Each day in the month of August we’ll be examining a different NHL team — from looking back at last season to discussing a player under pressure to identifying X-factors to asking questions about the future. Today we look at the Detroit Red Wings.
32-40-10, 74 points (7th in the Atlantic Division, 14th in the Eastern Conference)
Playoffs: Did not qualify
Ken Holland – general manager
2018-19 Season Review
The Detroit Red Wings did what we all expected them to do this past season.
They were never going to compete for a playoff spot, at least not without some divine intervention. A team in the midst of a rebuild, the Red Wings lived up to the low expectations set out for them. But that’s not necessarily a bad thing.
Rebuilds aren’t about the win-loss record or the position in the standings. Instead, they focus on the bigger picture — long-term success with bouts of short-term growth to get them there.

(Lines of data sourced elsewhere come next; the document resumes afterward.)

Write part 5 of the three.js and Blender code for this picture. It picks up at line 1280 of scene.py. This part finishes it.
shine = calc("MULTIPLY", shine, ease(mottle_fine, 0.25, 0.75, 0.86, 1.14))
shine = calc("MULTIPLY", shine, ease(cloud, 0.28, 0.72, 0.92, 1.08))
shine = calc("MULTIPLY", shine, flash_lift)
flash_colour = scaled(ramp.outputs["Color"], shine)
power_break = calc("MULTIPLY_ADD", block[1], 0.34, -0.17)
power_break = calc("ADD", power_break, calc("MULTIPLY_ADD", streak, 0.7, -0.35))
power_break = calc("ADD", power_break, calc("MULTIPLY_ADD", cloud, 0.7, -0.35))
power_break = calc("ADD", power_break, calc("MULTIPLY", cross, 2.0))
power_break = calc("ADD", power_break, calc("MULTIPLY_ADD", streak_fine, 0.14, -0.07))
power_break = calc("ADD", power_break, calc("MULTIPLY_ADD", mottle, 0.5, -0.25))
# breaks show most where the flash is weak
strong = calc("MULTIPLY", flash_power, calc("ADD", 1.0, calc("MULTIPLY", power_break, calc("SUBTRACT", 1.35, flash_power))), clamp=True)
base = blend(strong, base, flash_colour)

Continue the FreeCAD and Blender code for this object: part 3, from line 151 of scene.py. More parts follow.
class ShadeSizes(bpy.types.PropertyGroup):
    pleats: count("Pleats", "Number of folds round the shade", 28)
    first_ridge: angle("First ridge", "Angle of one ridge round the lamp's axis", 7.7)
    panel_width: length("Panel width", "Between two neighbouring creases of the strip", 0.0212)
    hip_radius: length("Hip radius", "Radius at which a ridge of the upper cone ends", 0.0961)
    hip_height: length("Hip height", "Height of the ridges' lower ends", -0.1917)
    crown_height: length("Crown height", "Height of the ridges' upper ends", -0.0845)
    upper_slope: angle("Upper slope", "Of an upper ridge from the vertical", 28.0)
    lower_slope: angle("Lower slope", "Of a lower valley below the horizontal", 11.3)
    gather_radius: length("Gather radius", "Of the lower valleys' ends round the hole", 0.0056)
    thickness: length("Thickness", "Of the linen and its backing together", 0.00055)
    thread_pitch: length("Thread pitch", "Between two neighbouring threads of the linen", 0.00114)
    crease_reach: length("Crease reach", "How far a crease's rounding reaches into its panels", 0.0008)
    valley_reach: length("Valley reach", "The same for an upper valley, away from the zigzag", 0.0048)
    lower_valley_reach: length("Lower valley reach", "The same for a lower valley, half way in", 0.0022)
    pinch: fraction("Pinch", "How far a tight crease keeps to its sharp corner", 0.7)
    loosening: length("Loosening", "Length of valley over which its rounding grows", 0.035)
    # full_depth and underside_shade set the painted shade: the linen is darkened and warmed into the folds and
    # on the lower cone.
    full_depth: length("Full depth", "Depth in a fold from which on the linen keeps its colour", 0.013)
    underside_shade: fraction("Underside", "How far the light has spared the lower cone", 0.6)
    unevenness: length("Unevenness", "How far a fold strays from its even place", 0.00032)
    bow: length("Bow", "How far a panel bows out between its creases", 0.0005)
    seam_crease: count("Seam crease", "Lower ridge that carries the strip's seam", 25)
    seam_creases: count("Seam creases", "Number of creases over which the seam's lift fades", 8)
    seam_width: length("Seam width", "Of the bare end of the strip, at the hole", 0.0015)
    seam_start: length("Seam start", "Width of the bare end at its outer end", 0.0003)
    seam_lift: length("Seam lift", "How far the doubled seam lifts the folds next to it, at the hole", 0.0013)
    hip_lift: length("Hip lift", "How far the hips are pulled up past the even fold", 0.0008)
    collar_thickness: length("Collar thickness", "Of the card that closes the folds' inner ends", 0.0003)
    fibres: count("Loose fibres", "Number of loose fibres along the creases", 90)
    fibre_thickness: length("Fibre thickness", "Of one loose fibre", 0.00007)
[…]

And if we use that metric, and strip away the record and the fact that they’ve missed the playoffs now three years on the trot after making it 25 straight times before that, we can certainly find some positives.
Most importantly, the young core that will one day lead this team took another in terms of production.

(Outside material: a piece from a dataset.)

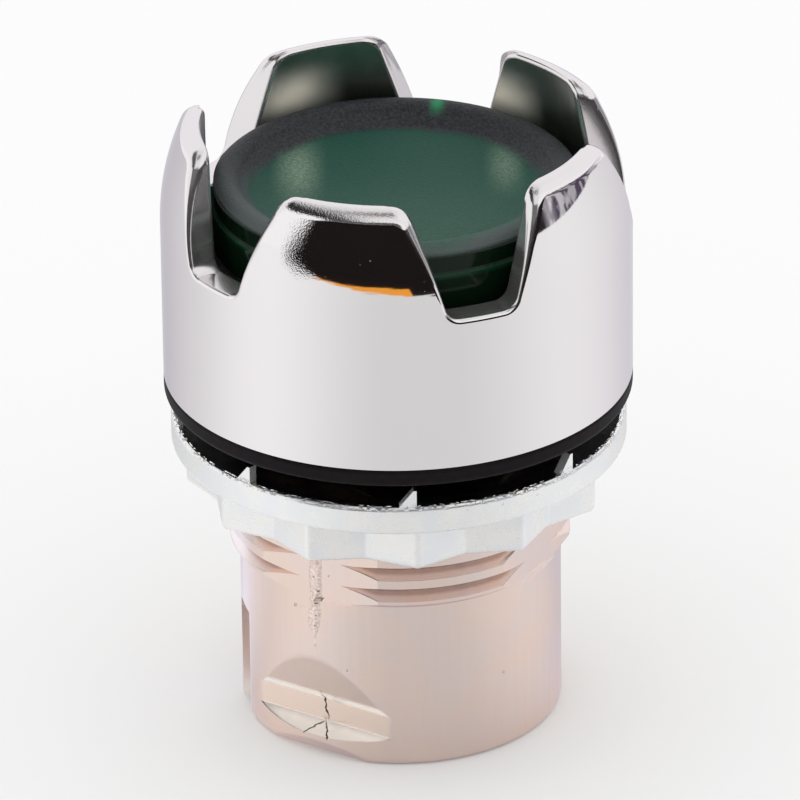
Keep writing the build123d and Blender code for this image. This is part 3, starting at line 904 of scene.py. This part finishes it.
def smear_mask(n, azimuth, elevation):
    """A dark smear beside the room, drawn out in streaks."""
    stretched = n.pair(n.times(azimuth, 0.22), n.times(elevation, 0.10))
    streaks = n.noise(stretched, 1.0, 3.0)
    top = n.band(azimuth, 84.0, 118.0, 26.0, 17.0)
    below_top = n.minus(top, elevation)
    smear = n.times(
        n.bell(azimuth, SMEAR_BEARING, SMEAR_HALF_WIDTH),
        n.band(elevation, -5.0, -1.0),
        n.band(below_top, -1.0, 1.0),
    )
    lined = n.plus(n.band(streaks, 0.42, 0.58, 0.4, 1.0), n.band(below_top, 1.0, 5.0, 0.5, 0.0))
    smear = n.times(smear, n.least(lined, 1.0))
    return n.least(n.times(smear, 1.6), 1.0)


def make_world():
    """Plain white round the object, with a dark room in front that only reflections show."""
    world = bpy.data.worlds.new("studio")
    bpy.context.scene.world = world
    world.use_nodes = True
    tree = world.node_tree
    tree.nodes.clear()
    n = Nodes(tree)
    direction = n.add("ShaderNodeTexCoord").outputs["Generated"]
    x, y, z = n.parts(direction)
    toward, aside = n.camera_axes(x, y)
    azimuth = n.bearing(toward, aside)
    elevation = n.math("DEGREES", n.math("ARCSINE", z))
    white = colour(1, 1, 1)
    front, front_level = front_mask(n, toward, aside, elevation)
    seen = n.mix(front, white, n.grey(front_level))
    seen = n.mix(room_mask(n, azimuth, elevation), seen, ROOM_DARK)
    seen = n.mix(smear_mask(n, azimuth, elevation), seen, colour(0.085, 0.065, 0.10))
    zenith = n.band(elevation, ZENITH_LOW, ZENITH_LOW + 12.0)
    seen = n.mix(zenith, seen, colour(0.29, 0.26, 0.25))
    light_path = n.add("ShaderNodeLightPath").outputs
    tint = n.mix(light_path["Is Glossy Ray"], white, seen)
    background = n.add("ShaderNodeBackground", Color=tint, Strength=1.0)
    output = n.add("ShaderNodeOutputWorld")
    tree.links.new(background.outputs[0], output.inputs["Surface"])


# Floor: its size and where its reflected part ends, in millimetres, and how light it is
FLOOR_HALF = 4000.0
LINE_DISTANCE = 163.0
LINE_SLANT = 0.307
STRIP_DISTANCE = 214.0
STRIP_END = 18.0
RAGGEDNESS = 60.0
FLOOR_LEVEL = 0.73
EMISSION_SHARE = 0.3


def floor_level(n, toward, aside, azimuth):
    """How light the floor is in reflections, by bearing."""
    level = n.plus(n.times(n.bell(azimuth, -62.0, 60.0), 0.24), FLOOR_LEVEL)
    level = n.plus(level, n.times(n.bell(azimuth, 85.0, 65.0), 0.18))
    level = n.minus(level, n.times(n.bell(azimuth, -146.0, 36.0), 0.1))
    near = n.fall(n.radius(toward, aside), 25.0, 45.0)
    near_left = n.times(n.bell(azimuth, -122.0, 38.0), near)
    return n.plus(level, n.times(near_left, 0.32))


def floor_end(n, toward, aside, azimuth):
    """Where the floor has ended in reflections, and the colour beyond its ragged line."""
    ragged = n.noise(n.pair(n.times(aside, 0.02), n.times(toward, 0.08)), 1.0, 3.0)
    ragged = n.times(n.minus(ragged, 0.5), RAGGEDNESS)
    edge = n.minus(n.plus(toward, n.times(aside, LINE_SLANT)), LINE_DISTANCE)
    line = n.times(
        n.band(n.plus(edge, ragged), -2.0, 2.0),
        n.band(azimuth, -57.0, -51.0),
        n.fall(azimuth, 55.0, 68.0),
    )
    far_strip = n.fall(n.plus(toward, ragged), STRIP_DISTANCE, STRIP_DISTANCE + 8.0)
    strip = n.times(far_strip, n.fall(aside, STRIP_END, STRIP_END + 3.0))
    return line, n.mix(strip, ROOM_DARK, colour(0.90, 0.36, 0.05))


def make_floor():
    """A plain pale floor, which ends in front of the button as reflections see it."""
    half = FLOOR_HALF
    points = [(-half, -half, 0), (half, -half, 0), (half, half, 0), (-half, half, 0)]
    floor = mesh_piece("floor", points, [(0, 1, 2, 3)])
    material, shader, n = surface("floor_paper", Roughness=0.9)
    shader.inputs["Specular IOR Level"].default_value = 0.0
    x, y, _ = n.parts(n.place())
    toward, aside = n.camera_axes(x, y)
    azimuth = n.bearing(toward, aside)
    glossy = n.add("ShaderNodeLightPath").outputs["Is Glossy Ray"]
    level = floor_level(n, toward, aside, azimuth)
    n.feed(shader, "Base Color", n.mix(glossy, colour(0.98, 0.98, 0.98), n.grey(level)))
    line, beyond = floor_end(n, toward, aside, azimuth)
    shown = n.mix(line, n.grey(level), beyond)
    glow = n.add("ShaderNodeEmission", Color=shown, Strength=1.0)
    mixed = n.add("ShaderNodeMixShader")
    n.feed(mixed, "i0", n.times(n.most(line, EMISSION_SHARE), glossy))
    n.tree.links.new(shader.outputs[0], mixed.inputs[1])
    n.tree.links.new(glow.outputs[0], mixed.inputs[2])
    output = material.node_tree.nodes["Material Output"]
    n.tree.links.new(mixed.outputs[0], output.inputs["Surface"])
    floor.data.materials.append(material)


def make_camera():
    """The photograph's view."""
    data = bpy.data.cameras.new("camera")
    data.lens = CAMERA_LENS
    data.sensor_width = CAMERA_SENSOR
    data.clip_start = CAMERA_CLIP_START
    data.clip_end = CAMERA_CLIP_END
    camera = bpy.data.objects.new("camera", data)
    bpy.context.scene.collection.objects.link(camera)
    a, e = CAMERA_AZIMUTH, CAMERA_ELEVATION
    right = Vector((math.cos(a), math.sin(a), 0))
    aim = Vector((0, 0, CAMERA_AIM_HEIGHT)) + right * CAMERA_AIM_SIDE
    back = Vector((math.sin(a) * math.cos(e), -math.cos(a) * math.cos(e), math.sin(e)))
    turn = (-back).to_track_quat("-Z", "Y").to_matrix().to_4x4()
    roll = Matrix.Rotation(CAMERA_ROLL, 4, "Z")
    camera.matrix_world = Matrix.Translation((aim + back * CAMERA_DISTANCE) * MM) @ turn @ roll
    bpy.context.scene.camera = camera


make_camera()
make_world()
make_floor()

guard = make_guard()
guard.data.materials.append(chrome_material())
dress("barrel_body", barrel_material())
flash = make_flash()
flash.data.materials.append(flash_material())
dress("mounting_nut", nut_material())
rubber = rubber_material()
dress("panel_gasket", rubber)
dress("guard_o_ring", rubber)
dress("lens_cap", lens_material())
grey_plastic = plain_material("plunger_plastic", 0.10, 0.11, 0.11, 0.5)
dress("button_plunger", grey_plastic)
dress("seal_retainer", grey_plastic)
silicone = plain_material("silicone", 0.30, 0.31, 0.32, 0.5)
dress("lip_seal", silicone)
dress("lens_seal", silicone)
dress("diffuser", plain_material("diffuser_white", 0.8, 0.8, 0.8, 0.5))
dress("guide_sleeve", plain_material("sleeve_plastic", 0.75, 0.72, 0.64, 0.45))
spring_steel = plain_material("spring_steel", 0.55, 0.55, 0.56, 0.3, 1.0)
dress("return_spring", spring_steel)
dress("retaining_ring", spring_steel)

bpy.context.scene.view_settings.view_transform = "Standard"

Dylan Larkin, Andreas Athanasiou, Anthony Mantha and Tyler Bertuzzi all took steps in terms of production, with all four setting career highs in goals and at least tying career highs in points. All four of those guys are also 25 or under, so there’s plenty more of where that came from to come and where the optimism in Detroit lies.
And the next harvest from the farm could come as early as this season in the form of Filip Zadina and Taro Hirose, two more forwards with point-producing prowess. Michael Rasmussen should also compete for a spot.
Defenseman Filip Hronek, 21, should get a full-time gig with the Red Wings this season after finishing fourth in rookie defensemen scoring last season in just 46 games.
Of course, the biggest move made over the summer was the installation of Steve Yzerman as the team’s new general manager. Ken Holland, who had been the team’s GM since 1997, is now in Edmonton and it’s up to Yzerman to turn the rebuild into a perennial contender, much like the one he created in Tampa Bay.
This team isn’t expected to move the needle much further this coming season, which should get a pass, especially as Yzerman gets the lay of the land in the town spent his whole 22-year playing career in.
Their offseason moves have been few and mostly underwhelming with the return of Valtteri Filppula, and the addition of Patrik Nemeth on the blue line.
There’s still no word, either, on whether 38-year-old Niklas Kronwall will return for another season.